For the Opposition, these statements should have been the start of total war. But Labour cannot see an open goal without missing it. The first reaction of Sir Keir Starmer, who has the political acumen of a wombat, and of Mr Corbyn was to present Mrs May’s speech as a kind of victory because of the professed aim of still wanting as much tariff free access to the single market. It took the leader of the Opposition 24 hours to realise that there might be some concern about the adjacent and scarcely hidden threat to the welfare state.

Then adding to the existing confusion about immigration where Mr Corbyn has his mind changed for him every other day, a new mess has been created by his threat to oblige Labour MPs to vote for Article 50 followed within hours by his office backtracking and saying that this was just a ‘suggestion’.

Labour MPs should on the contrary be opposing to the death the triggering Article 50 on the basis of Mrs May’s prospectus.
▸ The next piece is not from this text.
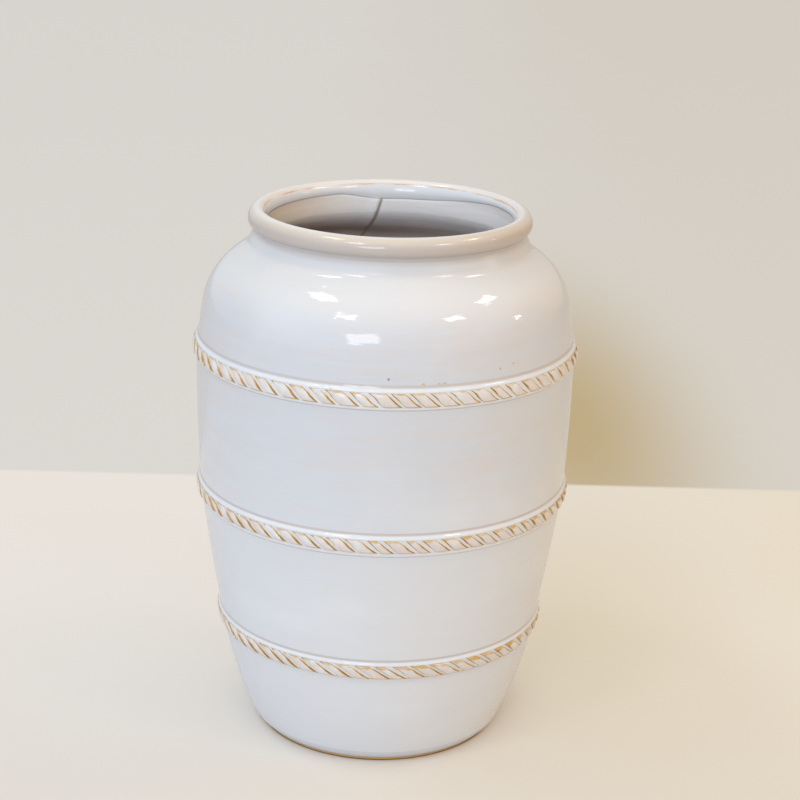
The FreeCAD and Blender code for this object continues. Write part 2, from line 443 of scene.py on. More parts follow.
def hand_offset(tree: ShapeTree, east: Field, north: Field, up: Field) -> Field:
    """How far the rings and the jar's being out of round move a point out.

    Args:
        tree: The tree, which has the inputs Ring depth, Ring pitch, Out of round and Seed.
        east: Cosine of the point's azimuth.
        north: Sine of the point's azimuth.
        up: The point's height.

    Returns:
        The offset, outward.
    """
    seed = tree.entry("Seed")
    ring_place = tree.combine(east * 0.35 + seed, north * 0.35, up / tree.entry("Ring pitch"))
    round_place = tree.combine(east * 0.7, north * 0.7 + seed, up / (150 * MM))
    rings = tree.noise(ring_place, 1.0, 1.0) * tree.entry("Ring depth")
    return rings + tree.noise(round_place, 1.0, 0.0) * tree.entry("Out of round")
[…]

If nonetheless the article is triggered, the government should be harried every inch of the way during negotiations. And if concluded on Mrs May’s terms, the deal should be rejected.

And they should fight with their last breath the Great Repeal Bill, the mechanism by which the welfare state can be destroyed.

If Labour does not understand and oppose Mrs May’s Brexit as the existential threat to the welfare state and the NHS it did so much to create, one wonders what Labour is for.